Transgressões permanentes e a insurreição dos saberes sujeitados
reflexões sobre normalização e os usos do método arqueológico-genealógico de Michel Foucault
Resumo
O artigo permeia a teoria do risco ao vislumbrar processos de construção e desconstrução de identidades que eventualmente podem se livrar do constrangimento da subjetividade dominante e se edificarem como transgressores dos limites do discurso hegemónico. Essa abertura propõe que concepções tipicamente modernas sejam colocadas em crise, a fragilizar as margens, os limites da cientificidade, da racionalidade, a deixar emergir tensões entre conhecimento e desconhecimento, inclusão e exclusão, subjetividade e sujeição, tudo a se reconstruir a partir de uma reviravolta dos saberes sujeitados. Eis que aparece, na obra de Foucault, a fundamental percepção da definição de autor, isto é, aquele que discursa e assim interfere no mundo. Propõe-se assim que a ciência, a racionalidade, a verdade sejam simples ornamentos desde que despidas daqueles que a concretizam. A instauração desta perspectiva proposta por Foucault foi combatida por autores como Jünger Habermas e Simone Goyard-Fabre, a atribuírem ao filósofo francês um discurso epistemologicamente esvaziado, a conduzir a um niilismo filosófico. O artigo procura demonstrar a inconsistência das críticas feitas à Foucault, a explicar que sua proposta segue a picada aberta por Nietzsche no sentido de que o conhecimento é uma relação de poder e dominação. A proposta de Foucault consiste em dissecar como as práticas sociais engendram domínios de saber de modo a construir objetos, conceitos, técnicas e, sobretudo, novos sujeitos, sujeitos de conhecimento e essas concepções estão permanentemente abertas à subversão, à transgressão, isto é, a formas de construção diversas.

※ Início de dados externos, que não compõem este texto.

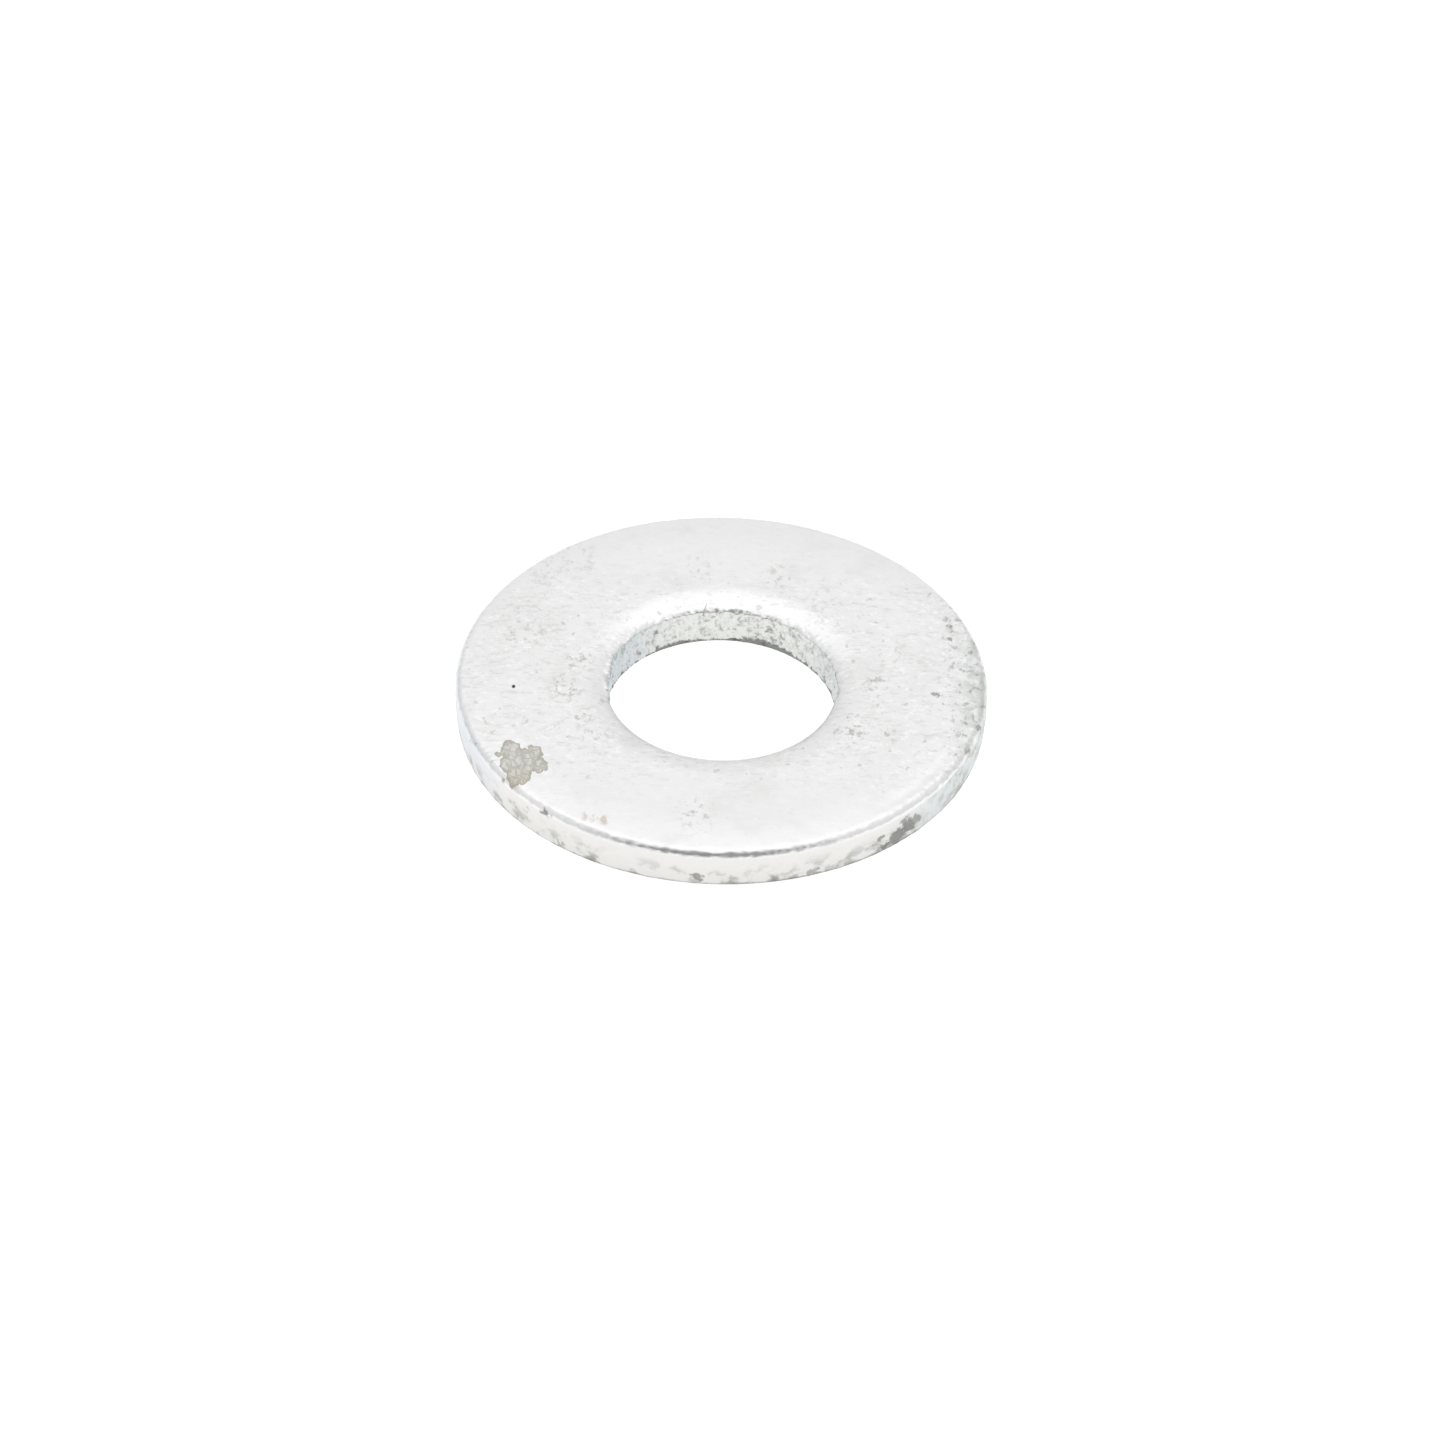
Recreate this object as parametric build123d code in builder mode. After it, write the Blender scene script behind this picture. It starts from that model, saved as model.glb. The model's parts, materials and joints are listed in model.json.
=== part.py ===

Esse propósito se dá mediante o uso de uma perspectiva própria, um método arqueológico-genealógico através do qual verdades, instituições e poderes refletem necessidades e objetivos localizáveis através da história dos sistemas de pensamento. Conclui-se, a usar do exemplo de Jean-Michel Basquiat, que a distância entre sujeição e emancipação não é um espaço distenso porque o poder que flui das relações humanas está sempre em jogo, os saberes estão sempre em manipulação.